If humans are just the product of evolution, we are nothing more than highly-evolved animals and our brains are nothing more than chemical reactions. So, how can anyone hold someone accountable for simply behaving according to chemical reactions in their brain?
But human experience clearly shows us that we should be held accountable for our actions. Most evolutionists would agree that if someone murders another person, he should be punished. But the question is why? If man is nothing more than another animal, how can we be held accountable? After all, no one punishes a lion for killing a gazelle or – – an eagle for snatching a trout from a stream. What makes humans so different?
Some evolutionists will argue that society defines morality. For example, as an American society we’ve decided that murder is wrong so it is wrong. But this can’t be right. Other societies, such as Nazi Germany or radical Islamic groups today, believe that murder is perfectly acceptable if it accomplishes their purpose. To be consistent with the idea that ethics are decided by a society, an evolutionist would have to admit that murder is okay for these societies, but just not for ours. But we intrinsically know that murdering millions of people in death camps or detonating bombs and killing civilians is morally wrong. Morality simply can’t be decided by what a society thinks.
A consistent evolutionist would have to admit that there is no such thing as a universal moral ethic in his ideology. And yet most evolutionists certainly would not admit to this. They are being inconsistent with their worldview.
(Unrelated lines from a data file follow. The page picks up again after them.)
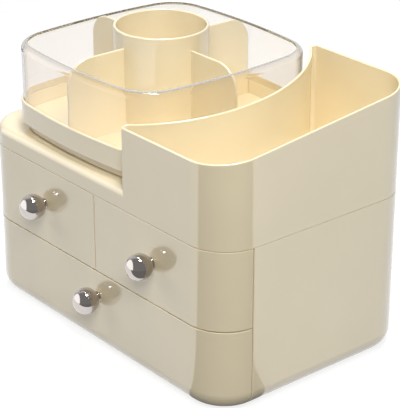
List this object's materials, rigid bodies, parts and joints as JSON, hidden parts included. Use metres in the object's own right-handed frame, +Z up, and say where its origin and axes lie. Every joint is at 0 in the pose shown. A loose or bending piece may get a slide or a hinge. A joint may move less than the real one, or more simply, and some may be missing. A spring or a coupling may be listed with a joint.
{
  "type": "makeup organizer",
  "caption": "Free-standing rounded organizer with a turning divided tray behind a clear wall, a tall open tub and wraparound drawers with ball knobs.",
  "frame": {"origin": "bottom centre of the whole object's bounding box, knobs included, on the surface that the feet stand on", "axes": "+X to the right along the width, +Y from the drawer fronts to the back, +Z up"},
  "size_m": [0.3, 0.2166, 0.2384],
  "materials": {
    "cream_plastic": "smooth glossy cream",
    "clear_plastic": "clear, polished",
    "chrome": "polished",
    "steel": "zinc plated",
    "bearing_plastic": "natural, matt",
    "foot_rubber": "matt"
  },
  "bodies": {
    "cabinet": {"cabinet_shell": "cream_plastic", "mid_shelf": "cream_plastic", "centre_partition": "cream_plastic", "rubber_feet": "foot_rubber", "top_cover": "cream_plastic", "cover_screws": "steel", "turntable_lower_race": "bearing_plastic", "lower_race_screws": "steel", "pivot_washer": "steel", "pivot_screw": "steel"},
    "carousel": {"tray_base": "cream_plastic", "clear_surround": "clear_plastic", "divider_insert": "cream_plastic", "turntable_upper_race": "bearing_plastic", "upper_race_screws": "steel"},
    "bearing": {"ball_cage": "bearing_plastic", "bearing_balls": "steel"},
    "lower_drawer": {"lower_drawer_box": "cream_plastic", "lower_drawer_front": "cream_plastic", "lower_knob": "chrome", "lower_knob_screw": "steel"},
    "upper_left_drawer": {"upper_left_drawer_box": "cream_plastic", "upper_left_drawer_front": "cream_plastic", "upper_left_knob": "chrome", "upper_left_knob_screw": "steel"},
    "upper_right_drawer": {"upper_right_drawer_box": "cream_plastic", "upper_right_drawer_front": "cream_plastic", "upper_right_knob": "chrome", "upper_right_knob_screw": "steel"}
  },
  "joints": [
    {"name": "carousel_turn", "type": "hinge", "parent": "cabinet", "child": "carousel", "pos_m": [-0.03655, 0.0108, 0.15], "axis": [0, 0, 1], "continuous": true},
    {"name": "bearing_roll", "type": "hinge", "parent": "cabinet", "child": "bearing", "pos_m": [-0.03655, 0.0108, 0.15], "axis": [0, 0, 1], "continuous": true},
    {"name": "lower_drawer_slide", "type": "slide", "parent": "cabinet", "child": "lower_drawer", "axis": [0, -1, 0], "range_m": [0, 0.13]},
    {"name": "upper_left_drawer_slide", "type": "slide", "parent": "cabinet", "child": "upper_left_drawer", "axis": [0, -1, 0], "range_m": [0, 0.13]},
    {"name": "upper_right_drawer_slide", "type": "slide", "parent": "cabinet", "child": "upper_right_drawer", "axis": [0, -1, 0], "range_m": [0, 0.13]}
  ],
  "couplings": [
    {"joint": "bearing_roll", "follows": "carousel_turn", "ratio": 0.5}
  ]
}
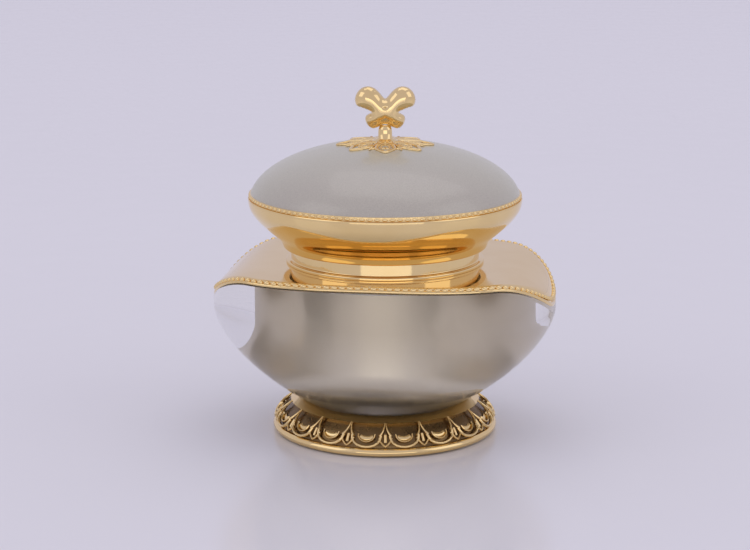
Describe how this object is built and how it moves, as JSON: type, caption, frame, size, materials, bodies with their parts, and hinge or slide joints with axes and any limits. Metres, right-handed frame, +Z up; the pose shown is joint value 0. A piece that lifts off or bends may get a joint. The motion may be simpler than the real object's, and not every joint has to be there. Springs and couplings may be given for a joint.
{
  "type": "cosmetic cream jar",
  "caption": "Round-footed oval cream jar of thick clear plastic over a champagne cup, with a drooping gold shoulder and a screw lid: gold skirt, pearl dome, rosette and butterfly knob.",
  "frame": {"origin": "centre of the underside, on the surface that the jar stands on", "axes": "+Z up through the middle of the mouth and lid, +X towards one of the bowl's two tips, +Y across the bowl"},
  "size_m": [0.0794, 0.0632, 0.0804],
  "materials": {
    "gold": "mirror-bright gold electroplating on ABS",
    "clear_acrylic": "thick polished clear acrylic",
    "champagne": "satin champagne metallising",
    "pearl": "pearl grey-white lacquer, glossy",
    "white_pp": "moulded white polypropylene",
    "black_plastic": "moulded black ABS, fine texture",
    "liner_foam": "smooth foamed polyethylene wad",
    "silicone": "translucent silicone",
    "foot_rubber": "matt anti-slip rubber",
    "steel": "plain zinc-plated steel"
  },
  "bodies": {
    "jar": {"base_shell": "gold", "base_lace": "gold", "base_weight": "steel", "base_plate": "black_plastic", "foot_pad": "foot_rubber", "outer_bowl": "clear_acrylic", "champagne_cup": "champagne", "inner_cup": "white_pp", "flange_gasket": "silicone", "shoulder_plate": "gold", "shoulder_beads": "gold", "neck_collar": "gold"},
    "disc": {"sealing_disc": "white_pp"},
    "liner": {"lid_liner": "liner_foam"},
    "lid": {"lid_skirt": "gold", "lid_bead_ring": "gold", "lid_dome": "pearl", "inner_cap": "white_pp", "lid_weight": "steel", "rosette": "gold", "butterfly_knob": "gold", "knob_washer": "steel", "knob_screw": "steel"}
  },
  "joints": [
    {"name": "lid_lift", "type": "slide", "parent": "jar", "child": "liner", "axis": [0, 0, 1], "range_m": [0, 0.009]},
    {"name": "lid_turn", "type": "hinge", "parent": "liner", "child": "lid", "pos_m": [0, 0, 0.0437], "axis": [0, 0, 1], "range_deg": [0, 540]},
    {"name": "disc_lift", "type": "slide", "parent": "jar", "child": "disc", "axis": [0, 0, 1], "range_m": [0, 0.0012]}
  ],
  "couplings": [
    {"joint": "lid_lift", "follows": "lid_turn", "m_per_rad": 0.0009549}
  ]
}
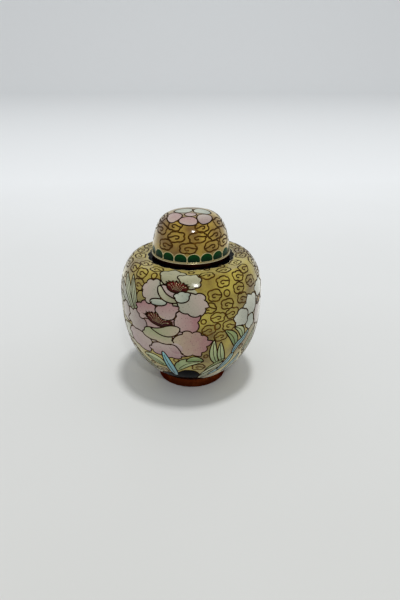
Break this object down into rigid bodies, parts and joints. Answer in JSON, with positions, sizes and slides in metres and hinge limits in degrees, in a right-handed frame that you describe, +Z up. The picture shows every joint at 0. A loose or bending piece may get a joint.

But the creation worldview does not have this problem. The Bible, the Word of our Creator, Yeshua of Nazareth, provides a foundation for morality. We were created in the image of God. We are not animals. As our Creator, only God has the right to set the rules and He holds us accountable to them. In the book of Romans we read that God has put His law in our hearts. In other words, we have moral consciousness because God’s law is in our hearts.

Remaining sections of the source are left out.